A great deal of the text of this chapter is focused on the design of learning environments that provide all children with increased opportunities and access to high-quality science and engineering learning and instruction (Approach #1). Designing such environments provides children with access to science and engineering and also offer a way of supporting children’s increased achievement, representation, and identification with science and engineering (Approach #2). The characteristics emphasized are supported by empirical evidence that suggests their utility for supporting children’s learning and have implications related to identity, as well. For example, developing a classroom culture oriented toward caring and collective well-being and knowledge building can shape how children engage in sensemaking together, how they take up the science and engineering practices, and their identities as people who do science and engineering (Carlone, Mercier, and Metzger, 2021; Kane, 2015, 2016; Varelas et al., 2008). At the same time, children—particularly children of color—are sensitive to the kinds of behaviors that are likely to get them labeled as troublemakers or earn them sanction in the classroom (Wright et al., 2018). Thus, the design of the learning environment and the teacher’s instructional practices and norms within that environment can play important roles in how children learn and engage in identity development. Finally, by fostering and valuing a range of linguistic resources, the learning environment can help a range of children—including emergent multilingual learners—see themselves represented in the classroom.

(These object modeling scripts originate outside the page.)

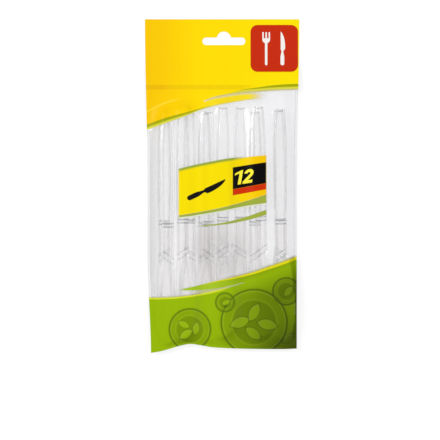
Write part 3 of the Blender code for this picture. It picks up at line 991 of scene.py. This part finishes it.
# Lines of the print, in the photograph's pixels
LABEL_LEFT = 178.7
LABEL_RIGHT = 266.3
LABEL_TOP = (
    (170, 172.4), (178.6, 170.4), (195, 166.4), (211.2, 163.1), (231.6, 159.5), (250, 157),
    (270, 155.2),
)
LABEL_BOTTOM = (
    (170, 216.6), (180.6, 215.2), (200, 212), (221.4, 207.8), (245, 201.4), (266, 194.6), (270, 193),
)
LABEL_BAND = ((170, 218.0), (185, 216.8), (200, 214.6), (221.4, 210.9), (245, 206.2), (270, 202.6))
STRIP_TOP = ((190, 227.4), (201, 225.6), (221.4, 223), (241.8, 218), (266, 209.8), (270, 208.4))
STRIP_LOW = ((190, 227.9), (201, 226.6), (221.4, 224.8), (241.8, 221.4), (266, 214.9), (270, 213.8))
BOX_LEFT = 232.7
BOX_RIGHT = 265.9
BOX_TOP = ((225, 168.9), (232.7, 167.6), (265.9, 162.4), (272, 161.5))
BOX_LOW = ((225, 190.9), (232.7, 189.5), (265.9, 183.4), (272, 182.2))
# Course of the painted highlight line across the header's left part
HEADER_HIGHLIGHT_LINE = ((140, 115), (147.9, 111.3), (161, 105), (174.7, 100.3), (184, 98.4), (200, 97))
LEAVES = (
    (240, 322, 20, 20), (254, 312, 62, 19), (267, 324, -12, 20), (253, 333, -38, 18),
    (186, 334, 35, 15), (196, 328, 80, 13), (184, 324, -25, 12), (288, 291, 50, 12), (226, 302, 25, 9),
    (288, 338, 40, 14),
)
LEAF_ROUND = 1.25
# Place and size of the painted shade over a crumpled patch of film
CRUMPLE_SHADE_SPOT = (221, 252, 15)
PLATES = ((254, 322, 32), (190, 329, 20), (286, 291, 13), (225, 302, 9))

HEADER_LEFT_EDGE = (
    (145, 128.8), (150, 126.8), (160, 123.3), (170, 119.9), (180, 116.8), (190, 113.4), (200, 109.6),
    (215, 105.8), (230, 102.9), (245, 100.2), (258, 98.6), (270.5, 97.0), (299, 93.0),
)
HEADER_RIGHT_EDGE = (
    (145, 112), (200, 102), (215, 97.0), (230, 93.3), (245, 90.3), (258, 89.2), (270, 88.1),
    (290, 87.2), (299, 86.9),
)
WEDGE_TOP = (
    (145, 118), (203, 101.4), (215, 97.1), (230, 94.1), (245, 92.1), (258, 91.1), (270, 90.2),
    (290, 89.3), (299, 89.0),
)
TONGUE_TOP = (
    (145, 118), (205.2, 101.5), (215, 98.9), (230, 96.4), (245, 94.5), (258, 94.1), (270, 94.6),
    (299, 101),
)
BASE_EDGE = (
    (148, 298.0), (164.3, 297.9), (185.7, 296.2), (207.1, 292.8), (220.5, 289.6), (234, 285.6),
    (246, 282.0), (262, 278.0), (299, 269),
)
BASE_TONGUE = (
    (148, 295.6), (177, 289.8), (203.1, 284.0), (216.5, 280.9), (231.6, 278.0), (245.2, 274.6),
    (255.8, 271.5), (266.3, 267.8), (276.8, 264.2), (290, 259.4), (299, 256.0),
)
TONGUE_LOW = (
    (148, 291), (177.9, 290.2), (203.1, 289.8), (218.9, 287.8), (234.7, 284.7), (246, 282.4),
    (299, 281),
)


def line_mask(g, value, places, width, soft=0.6):
    """Thin lines where a value passes each of the places."""
    whole = 0.0
    for place in places:
        away = g.math("ABSOLUTE", g.minus(value, place))
        whole = g.most(whole, g.step(g.minus(width, away), 0.0, width * soft))
    return whole


def seam_mask(g):
    """The sealed strips along both sides, where the film lies double."""
    flare_share = g.minus(1.0, g.step(g.minus(TOP_EDGE, g.y), 0.0, FLARE_LENGTH))
    pull = g.step(g.minus(CORNER_LENGTH - TOP_EDGE, g.y), 0.0, CORNER_LENGTH)
    left = g.scaled(pull, CORNER_PULL, g.scaled(flare_share, -HEADER_FLARE, -HALF_BAG))
    right = g.scaled(flare_share, HEADER_FLARE, HALF_BAG)
    inward = g.math("MINIMUM", g.minus(g.x, left), g.minus(right, g.x))
    strip = g.minus(1.0, g.step(inward, SEAM, SEAM + SEAM_SOFT))
    return g.scaled(line_mask(g, inward, (SEAM, SEAM_LINE), SEAM_LINE), 0.9, strip)


def film_glass(g, normal, relief):
    """Thin clear film: mostly see-through, with a clear reflection and a trace of haze, and painted shade
    that darkens its left margin and a crumpled patch.
    """
    # Painted shade: the film darker along its left margin, a little more so lower down
    shaded_margin = g.blend(g.step(g.y, py(250), py(185)), FILM_LEFT_LOW_SHADE, FILM_LEFT_SHADE)
    tone = g.blend(g.across(146, 166), shaded_margin, FILM_MIDDLE)
    tone = g.blend(g.across(281, 290), tone, FILM_RIGHT)
    # Painted shade: a greyer spot, with darker lines along its creases
    centre, radius = (px(CRUMPLE_SHADE_SPOT[0]), py(CRUMPLE_SHADE_SPOT[1])), CRUMPLE_SHADE_SPOT[2] * PIXEL
    tone = g.blend(disc_mask(g, centre, radius * 2, radius), tone, FILM_PATCH_SHADE)
    crumple_shade = g.step(g.noise(620, 3.0, (1.0, 0.6, 1.0)), 0.50, 0.62)
    shade_patch = disc_mask(g, centre, radius, radius * 0.7)
    tone = g.blend(g.both(crumple_shade, shade_patch, 0.8), tone, FILM_CRUMPLE_SHADE)
    tone = g.blend(seam_mask(g), tone, FILM_SEAM)
    haze = g.principled(FILM_HAZE, 0.4, normal)
    hazed = g.mix(g.scaled(relief, 0.05, 0.01), g.clear(tone), haze)
    return g.mix(g.sheen(0.022, 0.35, normal), hazed, g.gloss(0.14, normal))


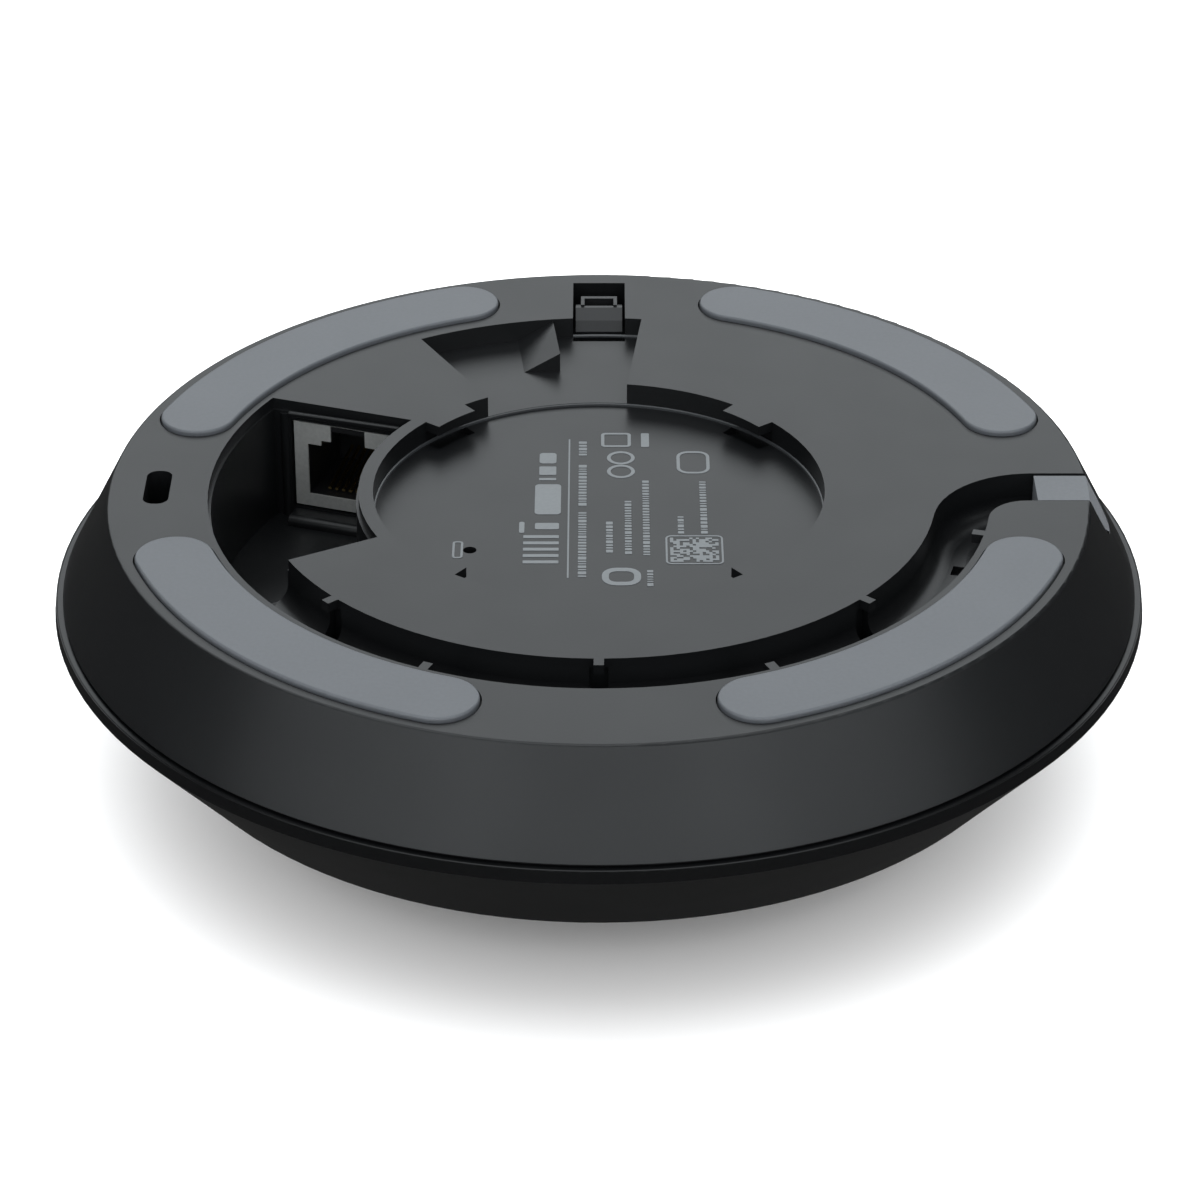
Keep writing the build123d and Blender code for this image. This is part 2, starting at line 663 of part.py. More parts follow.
def make_heat_spreader():
    plate = ring(SPREADER_IN_R, SPREADER_OUT_R, Z_SPREADER_LOW, Z_SPREADER)
    x, y = CHIP_XY
    pad_low = Z_BOARD_LOW - CHIP_H - THERMAL_T
    side = CHIP_SIDE - 2 * THERMAL_INSET
    plate += block(x, y, side, side, Z_SPREADER_LOW, pad_low)
    plate -= block(0, FLEX_Y, FLEX_W + 1.5, 1.6, -DEEP, 0)
    for angle in POST_ANGLES:
        px, py = polar(POST_RING_R, angle)
        plate -= disc(SCREW_R + SCREW_HOLE_GAP, -DEEP, 0, px, py)
    return plate


# ---- front shell ----

def bezel_inner_r(z):
    """Inner radius of the dish at height z."""
    slope = FRONT_SETBACK / (Z_LIP_FOOT - Z_FRONT)
    return RIM_R - BEZEL_WALL - (Z_LIP_FOOT - z) * slope


def seal_radii():
    foot = BACK_R + SHELL_DRAFT
    return foot - SEAL_SLOT_IN, foot - SEAL_SLOT_OUT


def make_front_bezel():
    z_lip = Z_LIP_TOP
    body = lathe([
        (RIM_R - LIP_LEAN, z_lip), (RIM_R, Z_LIP_FOOT), (FRONT_R, Z_FRONT), (COVER_SEAT_R, Z_FRONT),
        (COVER_SEAT_R, Z_LEDGE_LOW), (LEDGE_R, Z_LEDGE_LOW), (LEDGE_R, Z_LEDGE),
        (bezel_inner_r(Z_LEDGE), Z_LEDGE), (RIM_R - BEZEL_WALL, Z_LIP_FOOT),
        (RIM_R - BEZEL_WALL, z_lip)])
    solid_dish = lathe([(0, z_lip), (RIM_R - 1, z_lip), (RIM_R - 1, Z_LIP_FOOT),
                        (bezel_inner_r(Z_LEDGE) + 0.5, Z_LEDGE), (0, Z_LEDGE)])
    for angle in PAD_ANGLES:
        x, y = polar(PAD_R, angle)
        body += disc(BOSS_R, Z_LEDGE - 0.5, Z_LIP_TOP, x, y) & solid_dish
        body += disc(BOSS_R, Z_LIP_TOP - 0.1, Z_BOSS_JOINT, x, y)
        body -= disc(SCREW_R, Z_BOSS_JOINT - HOUSING_BITE - 0.5, 0, x, y)
    r_in, r_out = seal_radii()
    body -= ring(r_in, r_out, z_lip - SEAL_DEEP, 0)
    return body


def make_housing_seal():
    r_in, r_out = seal_radii()
    return ring(r_in, r_out, Z_LIP_TOP - SEAL_DEEP, -SHELL_H)


def ring_bore_r():
    return DOME_FLANGE_R - 0.1


def make_front_cover():
    r = COVER_SEAT_R - COVER_GAP
    step = Z_FRONT + RING_STEP
    wide = DOME_FLANGE_R + 0.6
    body = lathe([(ring_bore_r(), Z_FRONT), (r, Z_FRONT), (r, Z_LEDGE_LOW), (wide, Z_LEDGE_LOW),
                  (wide, step), (ring_bore_r(), step)])
    body = fillet(body.edges().filter_by(GeomType.CIRCLE).group_by(Axis.Z)[0], 0.3)
    return body - disc(MIC_HOLE_R, -DEEP, 0, 0, MIC_Y)


def flange_low():
    return Z_LEDGE - DOME_SEAL_T - DOME_FLANGE_T


def make_light_ring():
    inner = DOME_BASE_R + 0.2
    step = Z_FRONT + RING_STEP
    body = lathe([(inner, Z_FRONT - 0.2), (ring_bore_r() - 0.1, Z_FRONT - 0.2),
                  (ring_bore_r() - 0.1, step), (DOME_FLANGE_R + 0.4, step),
                  (DOME_FLANGE_R + 0.4, flange_low()), (inner, flange_low())])
    return fillet(body.edges().filter_by(GeomType.CIRCLE).group_by(Axis.Z)[0], 0.15)


def dome_sphere():
    """Radius of the dome and the height of its centre."""
    radius = (DOME_BASE_R ** 2 + DOME_RISE ** 2) / (2 * DOME_RISE)
    return radius, Z_TIP + radius


def make_dome():
    radius, centre = dome_sphere()
    inner_r = math.sqrt((radius - DOME_WALL) ** 2 - (centre - Z_FRONT) ** 2)
    top = Z_LEDGE - DOME_SEAL_T
    ball = Pos(0, 0, centre) * Sphere(radius)
    hollow = Pos(0, 0, centre) * Sphere(radius - DOME_WALL)
    cap = (ball - hollow) & disc(DOME_BASE_R + 1, Z_TIP - 1, Z_FRONT)
    collar = ring(inner_r, DOME_BASE_R, Z_FRONT, top)
    return cap + collar + ring(inner_r, DOME_FLANGE_R, flange_low(), top)


def make_dome_seal():
    return ring(DOME_BASE_R, DOME_FLANGE_R - 0.2, Z_LEDGE - DOME_SEAL_T, Z_LEDGE)


def make_inner_frame():
    body = ring(FRAME_BORE_R, FRAME_R, Z_LEDGE, Z_FRAME)
    for angle in POST_ANGLES:
        x, y = polar(POST_RING_R, angle)
        body += disc(POST_R, Z_FRAME, Z_SPREADER_LOW, x, y)
        body -= disc(SCREW_R, Z_LEDGE + POST_FLOOR, 0, x, y)
    for sx in (-1, 1):
        body -= disc(SCREW_R, Z_LEDGE + POST_FLOOR, 0, sx * HOLDER_SCREW_X, 0)
    return body - block(0, FLEX_Y, FLEX_W + 1.0, 1.2, -DEEP, 0)


def make_led_board():
    return ring(LED_BOARD_IN_R, LED_BOARD_OUT_R, Z_LEDGE - LED_BOARD_T, Z_LEDGE)


def lamps(count, ring_r, side, phase):
    low = Z_LEDGE - LED_BOARD_T
    lamp_list = []
    for i in range(count):
        body = block(ring_r, 0, side, side, low - LED_H, low)
        lamp_list.append(Rot(0, 0, phase + i * 360 / count) * body)
    return Compound(children=lamp_list)


def make_ir_leds():
    return lamps(LED_COUNT, LED_RING_R, IR_LED_SIDE, 180 / LED_COUNT)


def make_status_leds():
    return lamps(STATUS_COUNT, LED_BOARD_IN_R + STATUS_INSET, STATUS_SIDE, 0.0)


def make_microphone():
    low = Z_LEDGE - LED_BOARD_T
    body = block(0, MIC_Y, MIC_W, MIC_L, low - LED_H, low)
    return body - disc(MIC_PORT_R, -DEEP, low - 0.2, 0, MIC_Y)


def make_led_flex():
    return block(0, FLEX_Y, FLEX_W, FLEX_T, Z_LEDGE, Z_BOARD_LOW)


# ---- lens module ----

def make_lens_holder():
    body = block(0, 0, HOLDER_X, HOLDER_Y, Z_HOLDER_LOW, Z_HOLDER)
    body = fillet(body.edges().filter_by(Axis.Z), 1.2)
    flange = block(0, 0, HOLDER_FLANGE_X, HOLDER_FLANGE_Y, Z_FRAME, Z_FRAME + HOLDER_FLANGE_T)
    body += fillet(flange.edges().filter_by(Axis.Z), 1.5)
    half = CARRIAGE_Y / 2 + 0.3
    body -= block(0, 0, HOLDER_X - 3.0, 2 * half, Z_FILTER_LOW, Z_FILTER_TOP)
    body -= block(0, 0, SENSOR_X + 2, CARRIAGE_Y, Z_FILTER_TOP - 0.5, 0)
    body -= disc(THREAD_R, -DEEP, Z_FILTER_LOW + 0.5)
    for sx in (-1, 1):
        body -= disc(SCREW_R + SCREW_HOLE_GAP, -DEEP, 0, sx * HOLDER_SCREW_X, 0)
    return body


def carriage_mid():
    return FILTER_SHIFT / 2


def carriage_low():
    return Z_FILTER_LOW + (FILTER_SLOT_H - CARRIAGE_T) / 2


def make_filter_carriage():
    low = carriage_low()
    plate = block(carriage_mid(), 0, FILTER_SHIFT + FILTER_SIDE + 2, CARRIAGE_Y, low, low + CARRIAGE_T)
    for x in (0.0, FILTER_SHIFT):
        plate -= block(x, 0, FILTER_SIDE, FILTER_SIDE, -DEEP, 0)
    return plate


def make_filter(x):
    low = carriage_low()
    return block(x, 0, FILTER_SIDE, FILTER_SIDE, low + 0.25, low + CARRIAGE_T - 0.25)


def make_filter_actuator():
    y = (HOLDER_Y + ACTUATOR_T) / 2
    body = block(0, y, ACTUATOR_W, ACTUATOR_T, Z_FRAME + HOLDER_FLANGE_T, Z_HOLDER)
    return fillet(body.edges().filter_by(Axis.Z), 0.6)


def make_sensor_board():
    return block(0, 0, SENSOR_BOARD, SENSOR_BOARD, Z_HOLDER, Z_SENSOR_BOARD)


def make_image_sensor():
    return block(0, 0, SENSOR_X, SENSOR_Y - 2, Z_HOLDER - SENSOR_T, Z_HOLDER)


def make_board_connector():
    return block(0, CONNECTOR_Y, CONNECTOR_W, CONNECTOR_T, Z_SENSOR_BOARD, Z_BOARD_LOW)


def make_lens_barrel():
    front = Z_BARREL_FRONT
    rim = BARREL_R - BARREL_WALL
    return lathe([
        (THREAD_R, Z_FILTER_LOW - 0.2), (THREAD_R, Z_HOLDER_LOW), (BARREL_R, Z_HOLDER_LOW),
        (BARREL_R, front), (rim, front), (rim, front + FRONT_GLASS_T),
        (THREAD_R, front + FRONT_GLASS_T), (THREAD_R, front + LENS_SEAT),
        (REAR_BORE_R, front + LENS_SEAT),
        (REAR_BORE_R, Z_FILTER_LOW - 0.2)])


def make_front_element():
    """Meniscus: a flat rim, a bulge outside and a hollow inside."""
    rim = BARREL_R - BARREL_WALL
    bulge_r = rim - 1.0
    low = Z_BARREL_FRONT
    radius = (bulge_r ** 2 + FRONT_BULGE ** 2) / (2 * FRONT_BULGE)
    ball = Pos(0, 0, low - FRONT_BULGE + radius) * Sphere(radius)
    body = disc(rim, low, low + FRONT_GLASS_T) + (ball & disc(bulge_r, low - FRONT_BULGE - 1, low))
    hollow_r = 9.0
    return body - Pos(0, 0, low + FRONT_GLASS_T - 1.8 + hollow_r) * Sphere(hollow_r)


def lens_disc(radius, z_mid, rim_t, ball_r):
    """Biconvex element."""
    edge = math.sqrt(ball_r ** 2 - radius ** 2)
    up = Pos(0, 0, z_mid + rim_t / 2 - edge) * Sphere(ball_r)
    down = Pos(0, 0, z_mid - rim_t / 2 + edge) * Sphere(ball_r)
    return disc(radius, z_mid - 5, z_mid + 5) & up & down


def make_middle_element():
    return lens_disc(THREAD_R, Z_BARREL_FRONT + 3.0, 0.9, 24.0)


def make_rear_element():
    return lens_disc(REAR_BORE_R, Z_FILTER_LOW - 2.0, 1.0, 12.0)


def make_retaining_ring():
    return ring(BARREL_R - LOCK_RING_W, BARREL_R, Z_BARREL_FRONT - LOCK_RING_T, Z_BARREL_FRONT)


# ---- screws ----

def make_housing_screws():
    seat = -PAD_POCKET - SCREW_HEAD_H - 0.3
    length = seat - Z_BOSS_JOINT + HOUSING_BITE
    return Compound(children=[screw(*polar(PAD_R, a), seat, length) for a in PAD_ANGLES])


def make_board_screws():
    length = BOARD_T + BOARD_BITE
    return Compound(children=[screw(x, y, Z_BOARD_LOW, length, up=True) for x, y in BOARD_SCREWS])


def make_spreader_screws():
    length = SPREADER_T + POST_H + FRAME_T - 0.6
    places = [polar(POST_RING_R, a) for a in POST_ANGLES]
    return Compound(children=[screw(x, y, Z_SPREADER, length) for x, y in places])


def make_holder_screws():
    seat = Z_FRAME + HOLDER_FLANGE_T
    length = HOLDER_FLANGE_T + FRAME_T - 0.6
    return Compound(children=[screw(sx * HOLDER_SCREW_X, 0, seat, length) for sx in (-1, 1)])


PIECES = {
    "rear_housing": make_rear_housing,
    "cable_exit_plug": make_exit_plug,
    "bracket_latch": make_latch,
    "jack_shield": make_jack_shield,
    "jack_insert": make_jack_insert,
    "jack_contacts": make_jack_contacts,
    "jack_seal": make_jack_seal,
    "main_board": make_main_board,
    "reset_switch": make_reset_switch,
    "reset_stem": make_reset_stem,
    "poe_transformer": make_transformer,
    "capacitors": make_capacitors,
    "power_inductor": make_inductor,
    "processor": make_processor,
    "memory_chips": make_memory_chips,
    "thermal_pad": make_thermal_pad,
    "heat_spreader": make_heat_spreader,
    "front_bezel": make_front_bezel,
    "housing_seal": make_housing_seal,
    "front_cover": make_front_cover,
    "light_ring": make_light_ring,
    "dome_cover": make_dome,
    "dome_seal": make_dome_seal,
    "inner_frame": make_inner_frame,
    "led_board": make_led_board,
    "ir_leds": make_ir_leds,
    "status_leds": make_status_leds,
    "microphone": make_microphone,
    "led_flex": make_led_flex,
    "lens_holder": make_lens_holder,
    "filter_carriage": make_filter_carriage,
    "filter_actuator": make_filter_actuator,
    "sensor_board": make_sensor_board,
    "image_sensor": make_image_sensor,
    "board_connector": make_board_connector,
    "lens_barrel": make_lens_barrel,
    "front_element": make_front_element,
    "middle_element": make_middle_element,
    "rear_element": make_rear_element,
    "lens_retaining_ring": make_retaining_ring,
    "housing_screws": make_housing_screws,
    "board_screws": make_board_screws,
    "spreader_screws": make_spreader_screws,
    "holder_screws": make_holder_screws,
}

os.makedirs("parts", exist_ok=True)
for name, make in PIECES.items():
    export_step(make(), f"parts/{name}.step")
for number, angle in enumerate(PAD_ANGLES, start=1):
    export_step(make_foot_pad(angle), f"parts/foot_pad_{number}.step")
export_step(make_filter(0.0), "parts/ir_cut_filter.step")
export_step(make_filter(FILTER_SHIFT), "parts/clear_filter.step")
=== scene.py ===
# %% [markdown]
# # Disc-shaped ceiling unit, seen from its mounting side
# The unit is a flat disc with a bracket recess, a jack bay and a cable channel in its back and a
# glass dome in its front. Its shells come from the CAD model and stay exactly as they are. This
# script gives every one of them a finish, and adds the thin things that CAD leaves out: prints,
# moulding ledges and the rings round the lens.

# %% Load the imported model
import json
import math
import random
import bmesh
import bpy
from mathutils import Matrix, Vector

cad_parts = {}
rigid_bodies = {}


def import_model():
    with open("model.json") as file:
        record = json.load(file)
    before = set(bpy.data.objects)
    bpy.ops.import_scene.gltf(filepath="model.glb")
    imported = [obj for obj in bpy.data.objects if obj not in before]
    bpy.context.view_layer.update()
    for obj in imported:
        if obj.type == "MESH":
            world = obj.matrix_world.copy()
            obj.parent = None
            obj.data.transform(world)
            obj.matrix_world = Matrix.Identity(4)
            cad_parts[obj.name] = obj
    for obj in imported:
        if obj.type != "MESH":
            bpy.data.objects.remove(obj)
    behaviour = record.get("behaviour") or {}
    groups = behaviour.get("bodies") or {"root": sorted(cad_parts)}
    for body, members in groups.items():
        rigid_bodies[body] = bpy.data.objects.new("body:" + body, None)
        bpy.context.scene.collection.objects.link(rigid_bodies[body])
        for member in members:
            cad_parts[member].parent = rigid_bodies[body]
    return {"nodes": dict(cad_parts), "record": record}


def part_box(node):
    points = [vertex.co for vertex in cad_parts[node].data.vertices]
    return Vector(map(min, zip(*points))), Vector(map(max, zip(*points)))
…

Extensive work in this chapter provides guidance about how learning environments can work toward expanding what counts as science and engineering (Approach #3). Examples include
- Resetting norms so that hierarchies are minimized and a number of proficiencies (e.g., curiosity, risk taking) are valued, not only final-form science (Bang et al., 2017; Rosebery et al., 2010).
- Building on a wide range of semiotic resources and allowing children multiple ways of expressing sensemaking (Rosebery et al., 2010; Suárez, 2020; Warren et al., 2001).
- Instructional practice that requires and allows teachers to notice children’s thinking and see and hear children’s ideas as reasonable and fruitful, and not off topic or problematic (Bang et al., 2017)—thus building on children’s ways of talking and sensemaking.
- Ensuring that assessments are culturally and linguistically sensitive, and working to disrupt biases based on race, gender, linguistic resources, learning disability/differences, or any of the myriad other ways teachers may inadvertently express preference for some children’s ways of knowing or expressing their ideas over others
These approaches are important for all children, in all grade levels and content areas—but they are particularly important for minoritized children and others who are often marginalized in science and engineering.
The chapter highlights a few ways that learning environments can support children (and teachers) in seeing science and engineering as part of justice movements (Approach #4). Such connections provide ways of drawing on real-world contexts for authentic sensemaking. For example, Davis and Schaeffer (2019), drawing on regional issues of water justice that were prominent in the news, highlight numerous strengths of such a focus. Engineering design challenges present similarly relevant local problems or phenomena; these can be used to explore issues of justice and engage in decision making (Cody and Biggers, 2020; Dalvi, Wendell, and Johnson, 2016; Haas et al., 2021; Upadhyay, 2009). Davis and Schaeffer note, however, that children’s emotional responses to environmental issues are rarely elicited or studied, and that this is particularly true among minoritized youth who are often directly affected by the justice issues.
This chapter has described the learning environment features that allow children to learn science and engineering in a caring community, orient to investigation and design in meaningful contexts, refine their explanations and solutions through sensemaking, learn with and from each other, and be assessed in ways that show their learning and inform instruction. Accomplishing these goals necessitates a learning environment that supports children’s meaningful learning. The teacher, with support from and in partnership with children, curriculum materials, school context, and other elements of the learning environment, works with children to set and revise norms to support a collective culture. As part of this work, the teacher invites the emotional dimensions of science and engineering while also building relationships with children, families, and communities. Teachers also ground children’s work in rich contexts and position them as sensemakers through eliciting, attending to, and valuing their initial ideas and experiences. Moreover, teachers help children to work with tools, resources, and data to refine their ideas and solutions and the artifacts that reflect their sensemaking while inviting a wide range of ways for children to show their thinking, using flexible structures to support collaboration as they engage children in discussing and making decisions. Lastly, teachers use formative assessments for multiple purposes, drawing on multiple forms of evidence
and providing different forms of support for children, all while working against potential biases.
Recognizing the complexity of this work, the chapter describes a number of ways to accomplish these goals. Instruction can be based in rich phenomena and design challenges that orient children’s investigation and design work. Whether these are emergent, planned, or adapted for local relevance, they can be meaningful contexts for children’s work. Learning experiences can support children as sensemakers by allowing them to make their ideas visible through developing and refining artifacts. Children can engage, with appropriate support, in making and discussing decisions about aspects of their investigation and design process. Furthermore, children’s collaboration and collective thinking can be strengthened by using different participation structures and explicitly inviting a wide set of resources into classroom work. Through these and other approaches, learning environments can support the kinds of meaningful opportunities to learn emphasized throughout this report.